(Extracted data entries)

★ ★ ★

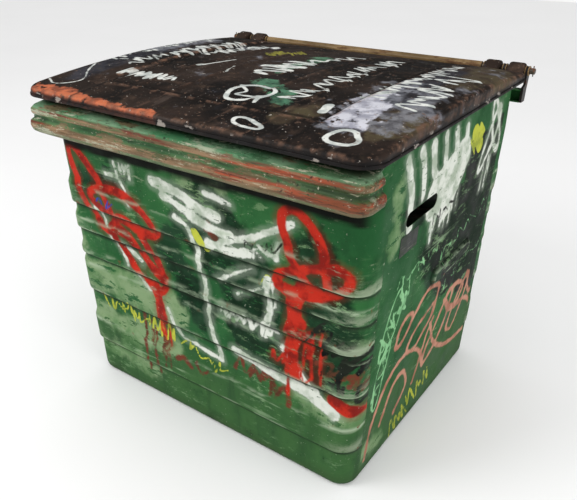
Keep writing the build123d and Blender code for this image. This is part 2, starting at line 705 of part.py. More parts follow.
with BuildPart() as handhold_cup_right:
    add(cup_block(CUP_SHEET, CUP_DEPTH + CUP_SHEET))
    with BuildSketch(handhold_plane.offset(-SHEET)):
        SlotOverall(HANDHOLD_LENGTH + 2 * CUP_FLANGE, HANDHOLD_HEIGHT + 2 * CUP_FLANGE)
    extrude(amount=-CUP_SHEET)
    add(cup_block(0.0, CUP_DEPTH), mode=Mode.SUBTRACT)
handhold_cup_right.part.label = "handhold_cup_right"
export_step(handhold_cup_right.part, "parts/handhold_cup_right.step")

with BuildPart() as handhold_cup_left:
    mirror(handhold_cup_right.part, about=Plane.YZ)
handhold_cup_left.part.label = "handhold_cup_left"
export_step(handhold_cup_left.part, "parts/handhold_cup_left.step")

# ---- blank plate below the right hand-hold ---------------------------------------------------------
with BuildPart() as blank_label:
    with BuildSketch(label_plane):
        RectangleRounded(LABEL_LENGTH, LABEL_HEIGHT, LABEL_CORNER_RADIUS)
    extrude(amount=LABEL_THICKNESS)
blank_label.part.label = "blank_label"
export_step(blank_label.part, "parts/blank_label.step")

# ---- drain: welded ring, rubber bung and its pull ring ----------------------------------------------
with BuildPart() as drain_ring:
    with BuildSketch(drain_plane):
        Circle(DRAIN_RING_OUTER)
    extrude(amount=DRAIN_RING_FLANGE)
    with BuildSketch(drain_plane):
        Circle(DRAIN_RADIUS + SHEET)
    extrude(amount=-SHEET - DRAIN_RING_INSIDE)
    with BuildSketch(drain_plane.offset(DRAIN_RING_FLANGE)):
        Circle(DRAIN_RADIUS)
    extrude(amount=-WIDE, mode=Mode.SUBTRACT)
    chamfer(drain_ring.faces().sort_by(Axis.Y)[-1].outer_wire().edges(), DRAIN_RING_CHAMFER)
drain_ring.part.label = "drain_ring"
export_step(drain_ring.part, "parts/drain_ring.step")

lug_start = DRAIN_RING_FLANGE + BUNG_HEAD_LENGTH
lug_hole = lug_start + PULL_LUG_LENGTH / 2
hole_centre = drain_plane.from_local_coords((0, 0, lug_hole))
lug_hole_plane = Plane(origin=hole_centre, x_dir=drain_plane.z_dir, z_dir=(1, 0, 0))
with BuildPart() as drain_bung:
    with BuildSketch(drain_plane.offset(DRAIN_RING_FLANGE)):
        Circle(BUNG_HEAD_RADIUS)
    extrude(amount=BUNG_HEAD_LENGTH)
    fillet(drain_bung.faces().sort_by(Axis.Y)[-1].edges(), BUNG_HEAD_ROUNDING)
    with BuildSketch(drain_plane.offset(DRAIN_RING_FLANGE)):
        Circle(DRAIN_RADIUS - BUNG_CLEARANCE)
    extrude(amount=-DRAIN_RING_FLANGE - DRAIN_RING_INSIDE)
    with BuildSketch(drain_plane.offset(lug_start)):
        RectangleRounded(PULL_LUG_WIDTH, PULL_LUG_HEIGHT, PULL_LUG_ROUNDING)
    extrude(amount=PULL_LUG_LENGTH)
    with BuildSketch(lug_hole_plane):
        Circle(PULL_HOLE_RADIUS)
    extrude(amount=PULL_LUG_WIDTH, both=True, mode=Mode.SUBTRACT)
drain_bung.part.label = "drain_bung"
export_step(drain_bung.part, "parts/drain_bung.step")

ring_centre = drain_plane.from_local_coords((0, PULL_RING_RADIUS, lug_hole))
with BuildPart(Plane(origin=ring_centre, x_dir=(1, 0, 0), z_dir=drain_plane.z_dir)) as pull_ring:
    Torus(PULL_RING_RADIUS, PULL_RING_WIRE)
pull_ring.part.label = "pull_ring"
export_step(pull_ring.part, "parts/pull_ring.step")
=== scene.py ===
"""Looks of a large steel waste container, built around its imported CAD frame. Metres, +Z up."""
import itertools
import math

import bmesh
import bpy
import numpy as np
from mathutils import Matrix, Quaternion, Vector


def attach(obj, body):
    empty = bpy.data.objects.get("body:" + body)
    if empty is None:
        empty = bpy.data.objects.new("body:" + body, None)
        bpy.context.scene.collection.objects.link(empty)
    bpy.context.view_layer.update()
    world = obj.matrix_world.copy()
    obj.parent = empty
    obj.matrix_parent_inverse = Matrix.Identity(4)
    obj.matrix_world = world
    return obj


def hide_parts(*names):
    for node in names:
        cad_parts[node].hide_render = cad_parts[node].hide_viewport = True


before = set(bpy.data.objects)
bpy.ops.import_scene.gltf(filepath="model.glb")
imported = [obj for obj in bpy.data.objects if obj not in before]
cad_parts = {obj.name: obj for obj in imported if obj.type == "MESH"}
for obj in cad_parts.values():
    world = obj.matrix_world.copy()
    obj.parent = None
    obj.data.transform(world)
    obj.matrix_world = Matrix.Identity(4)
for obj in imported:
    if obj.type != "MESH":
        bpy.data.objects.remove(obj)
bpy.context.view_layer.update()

# ---- driving sizes ----
TUB_BASE_X, TUB_BASE_Y = 0.5565, 0.4695      # half width and half depth at the ground
TUB_TOP_X, TUB_TOP_Y = 0.592, 0.492
TAPER_TOP = 0.930
TUB_TOP = 1.062
TUB_CORNER = 0.062
SHEET = 0.002
SEAM_Y = 0.400
SWAGES = [  # bottom step, top bevel, how far proud
    (0.144, 0.240, 0.011),
    (0.356, 0.474, 0.010),
    (0.506, 0.530, 0.010),
    (0.605, 0.652, 0.011),
    (0.699, 0.774, 0.013),
]
STEP = 0.007
BEVEL = 0.026
FOOT = [(0.0, 0.014), (0.003, 0.008), (0.009, 0.0035), (0.020, 0.0)]
HANDHOLD = (-0.195, 0.852, 0.200, 0.044)     # Y, Z, length, height
SIDE_SWAGE = (0.110, 0.560, 0.310, 0.060)    # the same four for the long pressed swage
SIDE_SWAGE_PROUD = 0.012
LABEL = (-0.260, 0.780)                      # Y, Z of the blank plate
DRAIN_Z = 0.107
DRAIN_HOLE = 0.0223

RAIL_LEVELS = [  # height, nose, half length, corner radius
    (0.960, 0.560, 0.600, 0.034),
    (0.968, 0.572, 0.612, 0.040),
    (0.984, 0.577, 0.617, 0.042),
    (0.998, 0.575, 0.615, 0.040),
    (1.006, 0.565, 0.605, 0.036),
    (1.016, 0.564, 0.604, 0.036),
    (1.024, 0.571, 0.610, 0.040),
    (1.036, 0.571, 0.610, 0.040),
    (1.046, 0.562, 0.602, 0.038),
    (1.060, 0.495, 0.594, 0.060),
]
RAIL_SHEET = 0.0025
RAIL_END_Y = 0.480
RAIL_KNOCKS = [  # place along X, width, depth
    (-0.42, 0.03, 0.004),
    (0.12, 0.05, 0.004),
    (0.38, 0.02, 0.005),
    (0.55, 0.03, 0.003),
]
RAIL_KNOCK_Z = 0.990
SHADOW_Z = (0.896, 0.908)   # above this the wall is painted black under the rail: painted shadow, with some dirt
SHADOW_X = (0.555, 0.588)

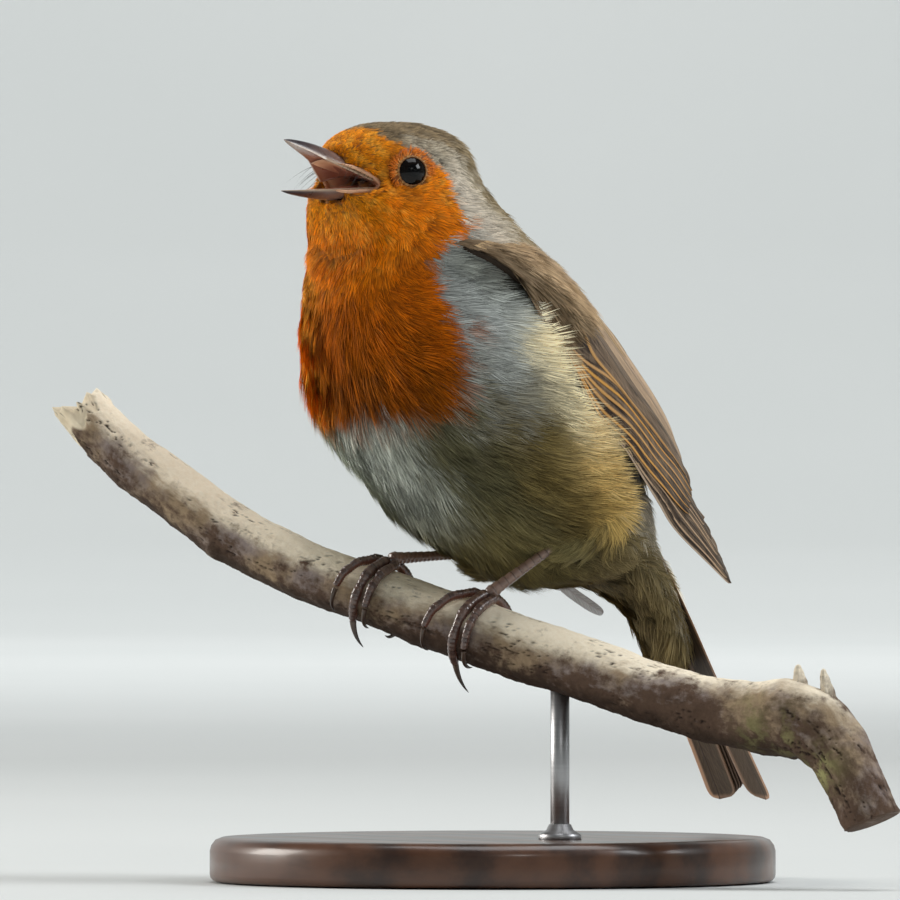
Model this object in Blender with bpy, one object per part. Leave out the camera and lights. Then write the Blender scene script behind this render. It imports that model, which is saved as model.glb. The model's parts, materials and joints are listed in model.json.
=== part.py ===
import math

import bmesh
import bpy
from mathutils import Matrix, Vector

# European robin, a life-size still model on a cut perch with a plain display stand.
# Lengths are millimetres in the bird's own frame: it faces -Y, its left side is +X, +Z is up.
# At the end everything moves so that the origin is the centre of the stand's underside.

# ---------------------------------------------------------------- driving sizes (mm, degrees)
GAP = 0.3                      # clear space between neighbouring pieces
HEAD_YAW = 10.0                # the head turns a little more to its left than the body
NECK_PIVOT = (0.0, -6.0)       # the upright axis that the head turns about
EYE_CENTRE = (7.9, -15.2, 43.8)
EYE_FACING = (0.91, -0.41, 0.06)   # where the left eye looks, before the head turns
EYE_OPENING = 2.25             # radius of the eye between its lids
EYE_RADIUS = 3.2
GAPE = (-19.5, 41.5)           # corner of the mouth, (y, z) before the head turns
UPPER_TIP = (-34.0, 49.2)
LOWER_TIP = (-34.8, 40.7)
BILL_REACH = 14.6              # how far the horn runs back from each tip, under the feathers
TAIL_ROOT = (37.4, -20.4)      # (y, z) where the tail starts, among its coverts
TAIL_PITCH = 63.0              # below the horizontal
TAIL_LENGTH = 40.0             # from there to the lobes' tips
TAIL_THICK = 1.9
WING_THICK = 2.1
WING_BULGE = 1.5
WING_SPLIT = 0.46              # coverts before it, flight feathers after it
TARSUS = 25.5
TARSUS_RADIUS = 0.85
THIGH = (6.4, 4.0, 3.6)        # half sizes of the feathered thigh, along the leg first
THIGH_AT = 0.74                # its middle, as a share of the shank
THIGH_DROP = 1.6
CLAW_LENGTH = 5.2
CLAW_STEPS = 5
CLAW_DROP = Vector((0.18, 0.1, -1.3))   # pull that bends a middle claw down off the perch
CLAW_START = 12.0              # gap between toe and claw, degrees round the perch
CLAW_SWEEP = 48.0              # how far round the perch a claw reaches, degrees
TOE_STEPS = 9
BARK_SWELL = 1.06              # the bark's ridges stand this much over the perch's radius
BASE_CENTRE = (0.0, 8.0)
BASE_RADIUS = 45.0
BASE_THICK = 7.0
BASE_TOP = -61.5
ROD_RADIUS = 1.5
ROD_AT = (20.9, 7.4)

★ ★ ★

### Goal of the exercise
Repeat, unchanged, every line from the one that contains "drain_plane.from_local_coords((0, PULL_RING_RADIUS, lug_hole))" to the one that contains "bpy.data.objects.remove(obj)", including both, and no other line.

### Problem solution
ring_centre = drain_plane.from_local_coords((0, PULL_RING_RADIUS, lug_hole))
with BuildPart(Plane(origin=ring_centre, x_dir=(1, 0, 0), z_dir=drain_plane.z_dir)) as pull_ring:
    Torus(PULL_RING_RADIUS, PULL_RING_WIRE)
pull_ring.part.label = "pull_ring"
export_step(pull_ring.part, "parts/pull_ring.step")
=== scene.py ===
"""Looks of a large steel waste container, built around its imported CAD frame. Metres, +Z up."""
import itertools
import math

import bmesh
import bpy
import numpy as np
from mathutils import Matrix, Quaternion, Vector


def attach(obj, body):
    empty = bpy.data.objects.get("body:" + body)
    if empty is None:
        empty = bpy.data.objects.new("body:" + body, None)
        bpy.context.scene.collection.objects.link(empty)
    bpy.context.view_layer.update()
    world = obj.matrix_world.copy()
    obj.parent = empty
    obj.matrix_parent_inverse = Matrix.Identity(4)
    obj.matrix_world = world
    return obj


def hide_parts(*names):
    for node in names:
        cad_parts[node].hide_render = cad_parts[node].hide_viewport = True


before = set(bpy.data.objects)
bpy.ops.import_scene.gltf(filepath="model.glb")
imported = [obj for obj in bpy.data.objects if obj not in before]
cad_parts = {obj.name: obj for obj in imported if obj.type == "MESH"}
for obj in cad_parts.values():
    world = obj.matrix_world.copy()
    obj.parent = None
    obj.data.transform(world)
    obj.matrix_world = Matrix.Identity(4)
for obj in imported:
    if obj.type != "MESH":
        bpy.data.objects.remove(obj)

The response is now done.